Task to carry out
The required output is every line from the beginning of the entries below through the line that includes "import * as THREE from 'three';", copied exactly.

Given data
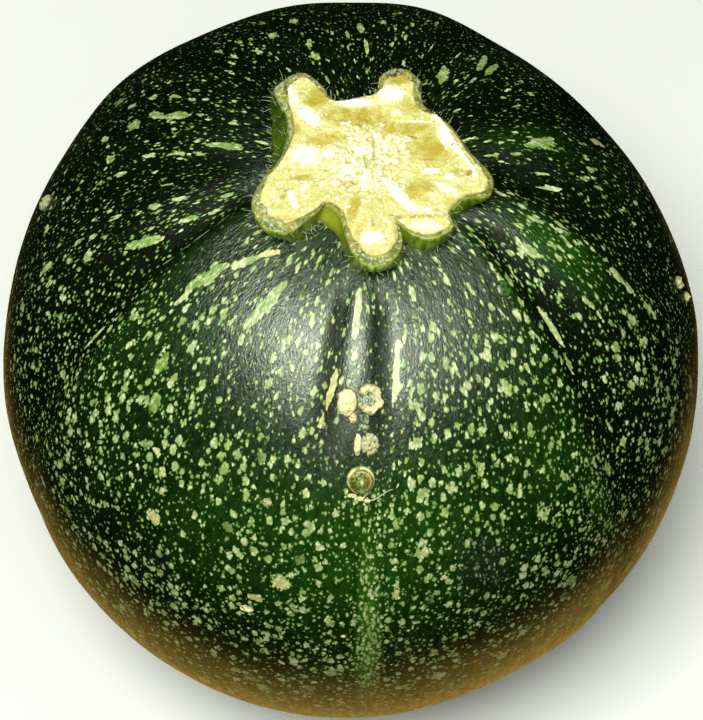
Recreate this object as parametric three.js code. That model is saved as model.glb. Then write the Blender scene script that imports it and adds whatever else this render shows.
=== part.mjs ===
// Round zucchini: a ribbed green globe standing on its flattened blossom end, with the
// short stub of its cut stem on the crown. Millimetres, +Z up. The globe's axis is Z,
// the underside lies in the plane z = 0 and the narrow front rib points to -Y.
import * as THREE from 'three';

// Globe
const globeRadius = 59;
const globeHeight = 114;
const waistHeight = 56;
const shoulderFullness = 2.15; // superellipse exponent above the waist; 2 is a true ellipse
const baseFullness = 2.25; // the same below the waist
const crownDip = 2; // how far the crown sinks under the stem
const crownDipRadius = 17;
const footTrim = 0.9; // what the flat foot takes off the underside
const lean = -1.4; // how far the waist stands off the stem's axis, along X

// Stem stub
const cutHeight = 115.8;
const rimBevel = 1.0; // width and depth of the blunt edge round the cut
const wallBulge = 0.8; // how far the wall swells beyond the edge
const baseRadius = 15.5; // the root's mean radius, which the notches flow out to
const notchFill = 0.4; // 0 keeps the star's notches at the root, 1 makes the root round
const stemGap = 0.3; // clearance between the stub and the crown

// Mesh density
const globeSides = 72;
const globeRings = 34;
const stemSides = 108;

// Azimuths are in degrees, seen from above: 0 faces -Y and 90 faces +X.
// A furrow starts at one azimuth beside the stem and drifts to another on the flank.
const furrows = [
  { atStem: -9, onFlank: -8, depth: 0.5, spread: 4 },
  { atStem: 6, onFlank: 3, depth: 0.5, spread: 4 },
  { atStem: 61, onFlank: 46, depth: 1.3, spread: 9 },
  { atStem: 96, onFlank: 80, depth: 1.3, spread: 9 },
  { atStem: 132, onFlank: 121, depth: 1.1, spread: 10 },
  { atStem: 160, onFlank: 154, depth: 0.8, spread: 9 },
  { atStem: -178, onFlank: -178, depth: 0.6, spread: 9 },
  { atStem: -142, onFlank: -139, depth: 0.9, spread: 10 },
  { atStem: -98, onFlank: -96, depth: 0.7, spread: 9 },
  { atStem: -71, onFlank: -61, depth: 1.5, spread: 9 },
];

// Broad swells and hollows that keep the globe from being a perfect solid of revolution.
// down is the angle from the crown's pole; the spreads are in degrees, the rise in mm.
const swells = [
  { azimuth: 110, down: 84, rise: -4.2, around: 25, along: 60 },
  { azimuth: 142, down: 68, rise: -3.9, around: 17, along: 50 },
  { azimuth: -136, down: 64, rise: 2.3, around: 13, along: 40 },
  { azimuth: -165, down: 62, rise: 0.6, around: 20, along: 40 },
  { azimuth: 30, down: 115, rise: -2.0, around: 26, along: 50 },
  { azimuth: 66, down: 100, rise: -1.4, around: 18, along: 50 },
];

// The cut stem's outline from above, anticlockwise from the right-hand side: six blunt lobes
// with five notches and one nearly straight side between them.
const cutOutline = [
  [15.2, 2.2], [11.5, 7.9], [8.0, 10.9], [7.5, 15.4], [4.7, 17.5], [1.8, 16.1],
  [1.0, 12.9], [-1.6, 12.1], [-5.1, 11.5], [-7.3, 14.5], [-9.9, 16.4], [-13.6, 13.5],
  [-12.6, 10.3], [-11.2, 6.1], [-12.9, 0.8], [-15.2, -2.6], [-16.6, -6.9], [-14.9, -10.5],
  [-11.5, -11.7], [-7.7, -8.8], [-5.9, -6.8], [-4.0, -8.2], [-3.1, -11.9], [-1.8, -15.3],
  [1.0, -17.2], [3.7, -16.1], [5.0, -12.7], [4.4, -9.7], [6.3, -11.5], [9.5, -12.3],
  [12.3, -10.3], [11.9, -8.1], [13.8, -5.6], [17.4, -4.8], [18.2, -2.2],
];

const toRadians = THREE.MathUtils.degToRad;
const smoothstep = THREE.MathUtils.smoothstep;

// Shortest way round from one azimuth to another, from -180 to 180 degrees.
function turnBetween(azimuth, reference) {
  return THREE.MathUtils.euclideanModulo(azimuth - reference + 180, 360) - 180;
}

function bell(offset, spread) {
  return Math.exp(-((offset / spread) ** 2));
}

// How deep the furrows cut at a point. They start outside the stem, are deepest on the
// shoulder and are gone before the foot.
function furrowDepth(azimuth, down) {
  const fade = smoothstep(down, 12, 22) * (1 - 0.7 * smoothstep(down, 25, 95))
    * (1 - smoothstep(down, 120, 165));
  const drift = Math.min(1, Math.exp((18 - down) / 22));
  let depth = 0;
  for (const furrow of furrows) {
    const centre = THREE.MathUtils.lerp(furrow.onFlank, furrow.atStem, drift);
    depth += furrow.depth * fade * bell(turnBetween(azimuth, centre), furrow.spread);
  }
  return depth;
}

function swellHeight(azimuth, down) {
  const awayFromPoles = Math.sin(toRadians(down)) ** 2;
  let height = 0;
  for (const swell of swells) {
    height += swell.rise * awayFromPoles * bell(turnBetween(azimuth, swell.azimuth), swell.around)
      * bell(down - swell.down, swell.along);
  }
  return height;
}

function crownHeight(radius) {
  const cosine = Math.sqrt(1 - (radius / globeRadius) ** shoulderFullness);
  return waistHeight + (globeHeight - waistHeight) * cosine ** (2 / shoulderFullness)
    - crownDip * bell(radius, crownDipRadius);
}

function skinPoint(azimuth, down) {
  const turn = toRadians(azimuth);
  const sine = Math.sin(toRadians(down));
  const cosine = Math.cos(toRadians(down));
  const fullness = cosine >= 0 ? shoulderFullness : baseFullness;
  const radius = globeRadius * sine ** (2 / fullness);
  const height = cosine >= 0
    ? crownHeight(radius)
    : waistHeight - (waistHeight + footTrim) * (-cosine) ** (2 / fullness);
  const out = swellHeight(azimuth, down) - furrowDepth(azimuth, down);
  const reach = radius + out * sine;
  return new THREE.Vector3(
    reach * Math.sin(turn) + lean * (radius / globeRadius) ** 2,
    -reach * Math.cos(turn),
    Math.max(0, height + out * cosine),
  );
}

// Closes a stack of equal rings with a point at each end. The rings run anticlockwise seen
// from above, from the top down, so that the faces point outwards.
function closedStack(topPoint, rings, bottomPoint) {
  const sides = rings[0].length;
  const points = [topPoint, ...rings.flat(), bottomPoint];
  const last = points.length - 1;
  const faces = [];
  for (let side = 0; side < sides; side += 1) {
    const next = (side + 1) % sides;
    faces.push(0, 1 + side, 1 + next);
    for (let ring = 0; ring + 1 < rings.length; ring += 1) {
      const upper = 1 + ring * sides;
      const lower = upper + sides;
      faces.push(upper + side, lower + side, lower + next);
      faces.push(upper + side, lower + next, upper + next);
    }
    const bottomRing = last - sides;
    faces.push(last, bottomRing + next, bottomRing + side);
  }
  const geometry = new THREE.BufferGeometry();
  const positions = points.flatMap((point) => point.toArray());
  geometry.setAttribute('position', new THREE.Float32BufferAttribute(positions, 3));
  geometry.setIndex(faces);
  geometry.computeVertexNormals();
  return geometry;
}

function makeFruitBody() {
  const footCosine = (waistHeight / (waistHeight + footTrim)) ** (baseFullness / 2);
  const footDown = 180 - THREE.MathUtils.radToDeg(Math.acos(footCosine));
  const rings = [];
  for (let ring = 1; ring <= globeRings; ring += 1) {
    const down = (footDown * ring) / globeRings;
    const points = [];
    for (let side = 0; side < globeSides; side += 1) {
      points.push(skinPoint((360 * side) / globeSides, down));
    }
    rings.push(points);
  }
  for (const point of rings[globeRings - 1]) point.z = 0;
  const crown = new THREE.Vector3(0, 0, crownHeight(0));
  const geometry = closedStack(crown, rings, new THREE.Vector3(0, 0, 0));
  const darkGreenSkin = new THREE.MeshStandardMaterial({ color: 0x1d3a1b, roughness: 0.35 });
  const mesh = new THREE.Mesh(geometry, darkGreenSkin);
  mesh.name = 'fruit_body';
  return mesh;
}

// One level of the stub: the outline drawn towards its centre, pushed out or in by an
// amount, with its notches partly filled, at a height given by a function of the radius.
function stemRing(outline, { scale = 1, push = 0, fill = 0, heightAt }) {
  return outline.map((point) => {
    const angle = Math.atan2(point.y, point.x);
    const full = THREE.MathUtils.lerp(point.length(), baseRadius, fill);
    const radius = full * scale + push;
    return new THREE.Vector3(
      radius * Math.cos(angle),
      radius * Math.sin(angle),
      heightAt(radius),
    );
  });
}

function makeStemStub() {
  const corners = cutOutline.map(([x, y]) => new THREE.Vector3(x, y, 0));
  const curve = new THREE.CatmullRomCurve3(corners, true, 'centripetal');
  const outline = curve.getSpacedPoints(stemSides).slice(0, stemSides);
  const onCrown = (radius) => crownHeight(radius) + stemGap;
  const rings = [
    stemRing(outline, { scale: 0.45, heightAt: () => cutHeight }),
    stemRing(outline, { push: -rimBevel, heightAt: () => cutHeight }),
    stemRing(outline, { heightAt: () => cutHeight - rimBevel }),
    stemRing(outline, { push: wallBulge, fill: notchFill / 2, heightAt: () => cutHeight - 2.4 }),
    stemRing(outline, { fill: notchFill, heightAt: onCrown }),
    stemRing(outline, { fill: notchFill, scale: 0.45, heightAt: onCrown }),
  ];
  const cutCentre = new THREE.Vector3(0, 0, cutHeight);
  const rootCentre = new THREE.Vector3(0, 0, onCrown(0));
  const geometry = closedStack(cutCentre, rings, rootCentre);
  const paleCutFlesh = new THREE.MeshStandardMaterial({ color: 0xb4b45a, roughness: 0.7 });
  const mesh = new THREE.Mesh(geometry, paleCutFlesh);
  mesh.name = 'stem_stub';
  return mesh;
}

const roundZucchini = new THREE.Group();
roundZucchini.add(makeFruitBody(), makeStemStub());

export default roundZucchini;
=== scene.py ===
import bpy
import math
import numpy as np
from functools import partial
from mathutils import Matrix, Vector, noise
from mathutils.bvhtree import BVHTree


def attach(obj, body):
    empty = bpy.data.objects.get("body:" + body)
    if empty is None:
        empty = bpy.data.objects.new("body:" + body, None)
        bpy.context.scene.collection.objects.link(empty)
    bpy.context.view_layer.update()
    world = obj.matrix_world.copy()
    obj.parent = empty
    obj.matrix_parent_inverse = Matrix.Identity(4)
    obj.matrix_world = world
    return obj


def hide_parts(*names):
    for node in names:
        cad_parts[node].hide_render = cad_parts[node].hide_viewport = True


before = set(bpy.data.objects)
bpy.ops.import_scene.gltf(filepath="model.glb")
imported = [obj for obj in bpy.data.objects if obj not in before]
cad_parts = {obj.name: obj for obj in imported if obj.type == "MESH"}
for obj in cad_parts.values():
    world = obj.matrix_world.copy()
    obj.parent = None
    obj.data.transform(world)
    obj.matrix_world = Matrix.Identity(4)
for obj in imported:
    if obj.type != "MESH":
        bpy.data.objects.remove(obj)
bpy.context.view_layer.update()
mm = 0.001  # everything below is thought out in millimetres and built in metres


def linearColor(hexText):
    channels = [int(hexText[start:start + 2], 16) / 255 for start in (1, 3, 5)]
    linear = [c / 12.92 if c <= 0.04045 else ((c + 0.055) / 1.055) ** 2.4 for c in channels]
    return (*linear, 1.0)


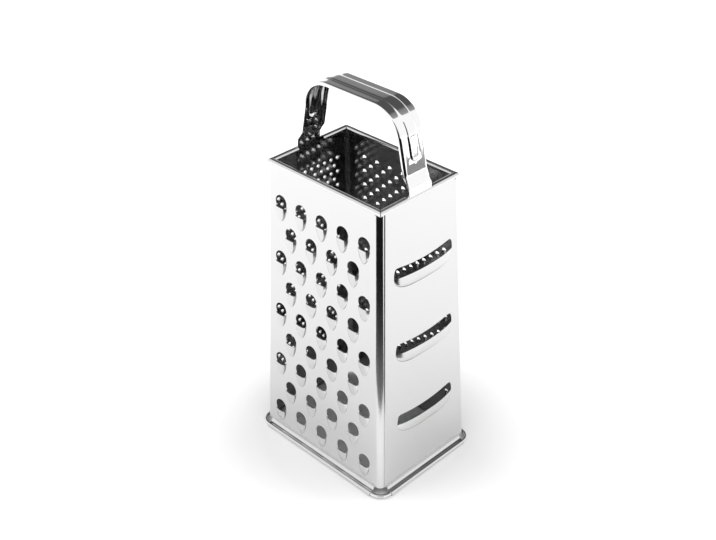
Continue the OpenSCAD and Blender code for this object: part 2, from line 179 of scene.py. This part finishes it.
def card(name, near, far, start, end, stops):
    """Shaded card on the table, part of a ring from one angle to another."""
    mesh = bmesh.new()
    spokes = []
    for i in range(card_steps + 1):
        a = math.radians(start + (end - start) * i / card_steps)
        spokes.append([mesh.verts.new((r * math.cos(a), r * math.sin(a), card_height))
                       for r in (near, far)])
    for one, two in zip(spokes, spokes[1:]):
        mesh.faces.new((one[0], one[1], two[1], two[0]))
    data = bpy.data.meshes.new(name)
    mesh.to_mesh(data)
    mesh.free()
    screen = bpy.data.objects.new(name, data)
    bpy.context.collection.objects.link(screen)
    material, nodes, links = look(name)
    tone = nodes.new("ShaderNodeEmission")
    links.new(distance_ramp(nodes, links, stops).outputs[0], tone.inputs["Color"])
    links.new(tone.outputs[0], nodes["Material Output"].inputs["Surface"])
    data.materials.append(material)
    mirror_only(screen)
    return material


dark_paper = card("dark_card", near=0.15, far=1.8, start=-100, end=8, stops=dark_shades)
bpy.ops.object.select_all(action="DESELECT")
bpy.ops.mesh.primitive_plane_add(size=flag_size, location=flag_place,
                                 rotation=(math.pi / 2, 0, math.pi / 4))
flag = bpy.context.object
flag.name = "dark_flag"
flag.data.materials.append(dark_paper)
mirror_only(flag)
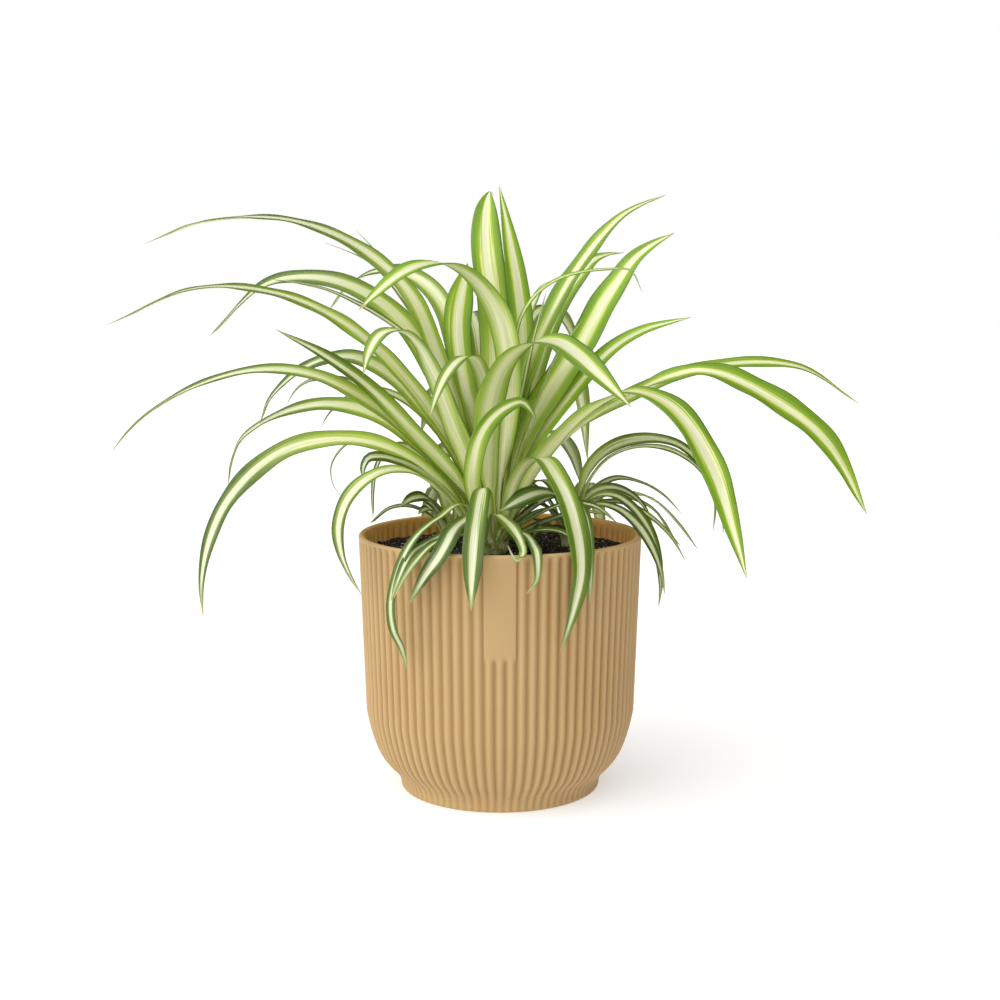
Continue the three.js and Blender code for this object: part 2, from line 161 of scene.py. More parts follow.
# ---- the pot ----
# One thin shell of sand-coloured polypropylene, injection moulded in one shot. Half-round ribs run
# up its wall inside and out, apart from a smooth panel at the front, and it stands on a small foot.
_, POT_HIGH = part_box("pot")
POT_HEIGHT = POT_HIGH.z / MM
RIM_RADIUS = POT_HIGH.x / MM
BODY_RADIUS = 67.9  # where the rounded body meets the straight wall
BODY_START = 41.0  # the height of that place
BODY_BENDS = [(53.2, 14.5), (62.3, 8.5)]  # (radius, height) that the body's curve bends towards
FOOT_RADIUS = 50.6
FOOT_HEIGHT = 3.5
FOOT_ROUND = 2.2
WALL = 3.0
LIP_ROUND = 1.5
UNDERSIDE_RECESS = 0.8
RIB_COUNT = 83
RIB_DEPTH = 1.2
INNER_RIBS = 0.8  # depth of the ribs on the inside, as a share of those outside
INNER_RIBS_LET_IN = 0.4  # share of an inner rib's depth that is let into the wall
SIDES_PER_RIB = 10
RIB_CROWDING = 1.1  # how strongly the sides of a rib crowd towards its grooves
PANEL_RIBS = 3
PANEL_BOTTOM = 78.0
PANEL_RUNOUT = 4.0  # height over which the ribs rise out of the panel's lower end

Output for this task
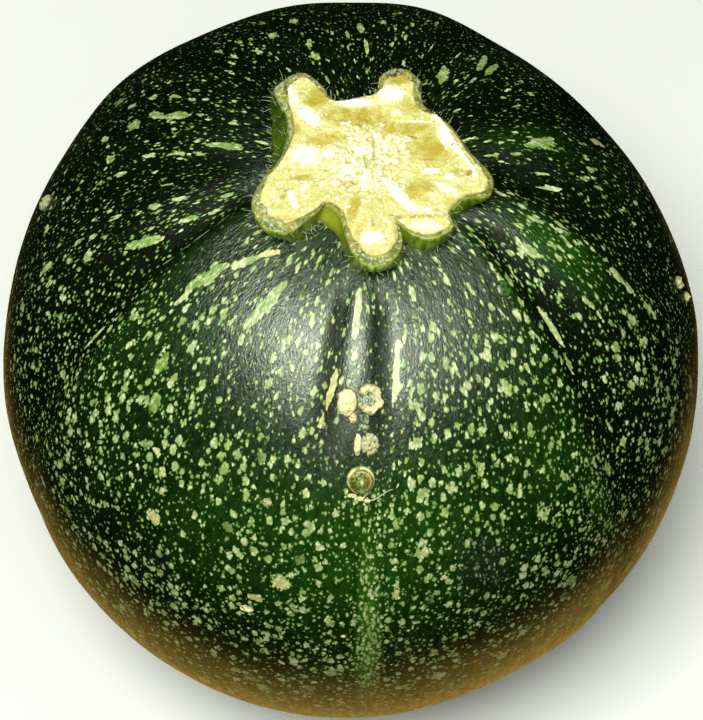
Recreate this object as parametric three.js code. That model is saved as model.glb. Then write the Blender scene script that imports it and adds whatever else this render shows.
=== part.mjs ===
// Round zucchini: a ribbed green globe standing on its flattened blossom end, with the
// short stub of its cut stem on the crown. Millimetres, +Z up. The globe's axis is Z,
// the underside lies in the plane z = 0 and the narrow front rib points to -Y.
import * as THREE from 'three';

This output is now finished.